Hard Talks Pt 7: Stay focused on your goal
Next, stay focused on your goal to make connecting conversations work.
Ask yourself “What do I want my partner to know?”, “What do I want to get from this conversation?”, and “What do I want to avoid in this conversation?” When confronted with objections and you begin to feel yourself get emotional, hit the pause button and listen to what your partner is saying and, just as importantly, what they are not saying. Knowing what you really want from a conversation and being aware of your own emotional sate can help keep vulnerable conversations on track and lead to the desired goal of feeling seen, heard, valued, and connected. The best outcomes of hard conversations come when our partners feel safe and feel that they are not going to get attacked. This is where knowing your goal and what you want your partner to understand is important.

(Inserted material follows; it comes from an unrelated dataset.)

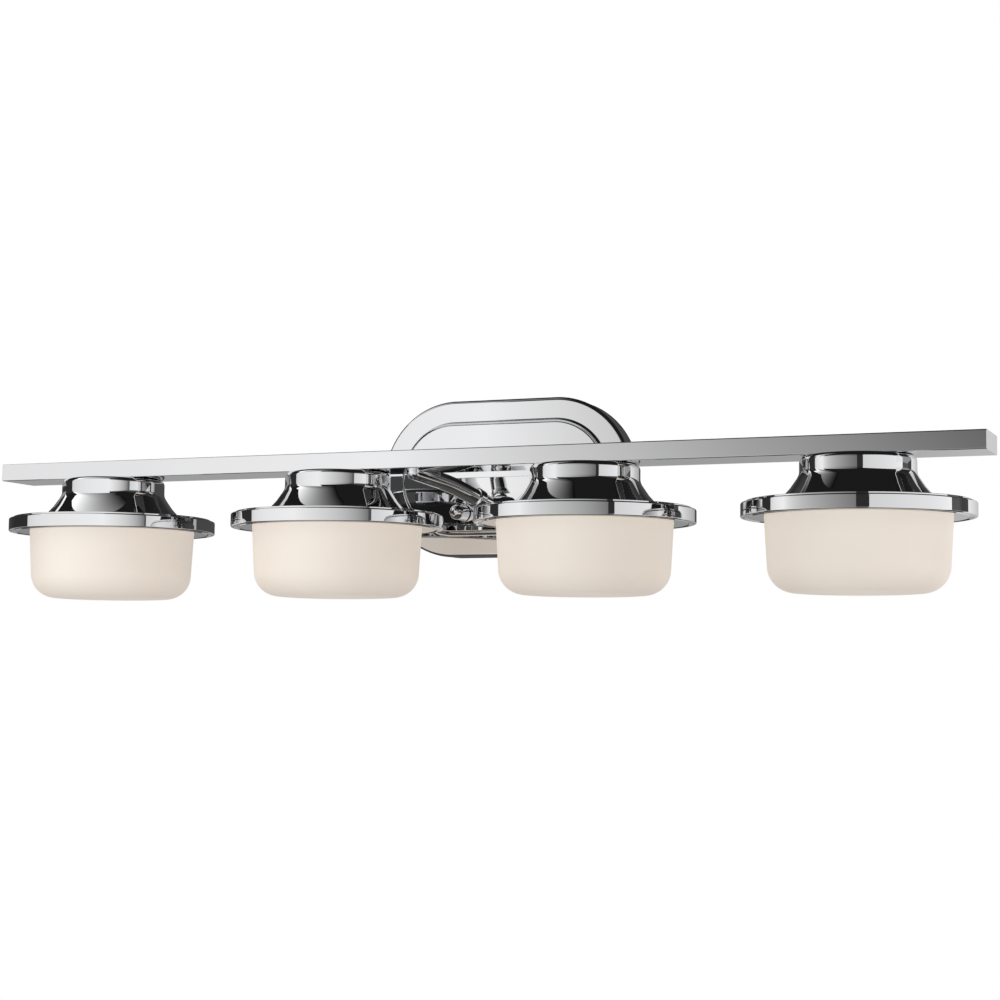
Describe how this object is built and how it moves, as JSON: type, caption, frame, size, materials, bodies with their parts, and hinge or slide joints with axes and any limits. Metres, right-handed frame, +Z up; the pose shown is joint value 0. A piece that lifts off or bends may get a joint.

Creating and keeping an environment of safety is important to connecting conversations and includes two important conditions: a feeling of mutual respect and a common goal or purpose. Language is important in these moments. A gentle calm voice and the use of “I feel” statements often yield the best results, even in controversial and critical conversations. When giving feedback, try using what I like to call the sandwich method: share that your partner is important to you and what and how they feel matter; followed by the desired need, want, or problem; followed up with appreciation for the positive things that they do in your life.
When all else fails, stay curious and use three of my favorite words: “Tell me more.”